Hank’s Recommendations 05/21/13

hank_paperSTAND UP GUYS — Val (Al Pacino), having taken the fall for his other partners, is released after 28 years in prison and is met by his good friend and former crime compadre, Doc (Christopher Walken). Val has kept his partners’ complicity from the law, but Doc has a secret, with which he’s been struggling for 28 years, in store for Val.

In one—and possibly final—night, the two renew old memories and bonds, including with their mutual good friend and former partner Hirsch (Alan Arkin), whom they rescue from a nursing home. Together they face the night’s serendipitous opportunities and dangerous events while reminiscing and reacquainting themselves with old skills.

This is not a straight-ahead action thriller. If that’s what you’re looking for, skip this film and see IRON MAN 3, or much better yet, IRON MAN 1 or 2. There are spare but thrilling moments here of action and even a proficient and amusing car chase. But what counts in this otherwise very leisurely movie is the reminiscing and patter as Val and Doc see where the night is going to take them and where it’s going to take their friendship. The dialogue is the hook, along with the pleasures of seeing these three actors still at the top of their game. Yes, it’s a slow movie, like the three characters who have to take it slow—until circumstances plus their own whimsy demand they ratchet it up a notch or two. The “iron” here is friendship and fealty, exerting its own memorable impact in a film that takes its time about time running out.

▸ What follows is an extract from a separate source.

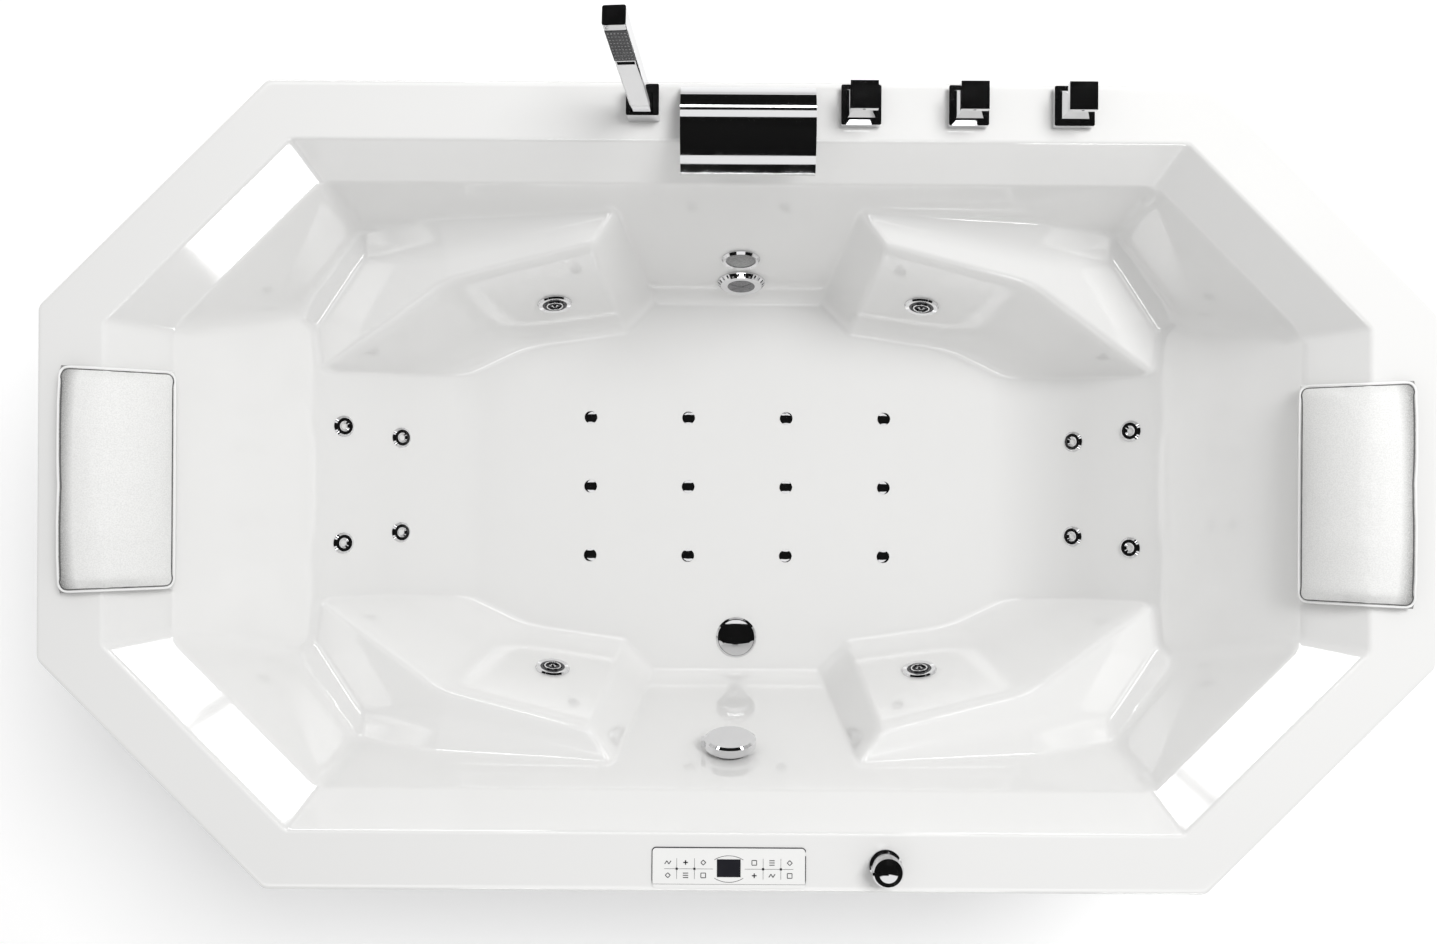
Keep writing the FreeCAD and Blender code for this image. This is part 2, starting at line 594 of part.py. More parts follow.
JET_SPOT = spot(POD_FACE, JET_DEPTH, x=JET_X)
BACK_SPOTS = [spot(LOWER_BACK, INNER_DEPTH - above, y=y) for y, above in BACK_JET_SPOTS]
SUCTION_SPOT = spot(SIDE_WALL, INNER_DEPTH - SUCTION_ABOVE_FLOOR, x=SUCTION_X)
LAMP_SPOT = spot(SIDE_WALL, INNER_DEPTH - LAMP_ABOVE_FLOOR, x=LAMP_X)
OVERFLOW_SPOT = spot(FRONT_WALL, OVERFLOW_DEPTH, x=OVERFLOW_X)
DRAIN_SPOT = Vector(0, DRAIN_Y, FLOOR_Z)
AIR_JET_SPOTS = [
    Vector((i - (AIR_JET_COLUMNS - 1) / 2) * AIR_JET_PITCH_X,
           (j - (AIR_JET_ROWS - 1) / 2) * AIR_JET_PITCH_Y, FLOOR_Z)
    for i in range(AIR_JET_COLUMNS)
    for j in range(AIR_JET_ROWS)
]
CONTROL_SPOTS = [Vector(x, TAP_Y, RIM_HEIGHT) for x in CONTROL_X]
HOLDER_SPOT = Vector(HOLDER_X, TAP_Y, RIM_HEIGHT)
SPOUT_SPOT = Vector(SPOUT_X, HALF_WIDTH, RIM_HEIGHT)
KEYPAD_SPOT = Vector(KEYPAD_X, KEYPAD_LINE - HALF_WIDTH, RIM_HEIGHT)
AIR_KNOB_SPOT = Vector(AIR_KNOB_X, AIR_KNOB_LINE - HALF_WIDTH, RIM_HEIGHT)
AIR_VALVE_RADIUS = AIR_KNOB_RADIUS - 3.0
SPOUT_TAIL_SPOT = Vector(SPOUT_X, TAP_Y, RIM_HEIGHT)
PEG_X = HALF_LENGTH - END_DECK_WIDTH + PILLOW_ON_RIM / 2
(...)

P.S. As a longtime fan of Christopher Walken, whose performances have mostly been edgy and deviant ones, it’s good to seem him taking on straight, emotionally moving dramatic roles (as in the film above). If you haven’t seen his prior DVD release (also in Top Hits) I strongly recommend LATE QUARTET, a very New York-ish movie that also stars Philip Seymour Hoffman and Catherine Keener. It’s my favorite film this year.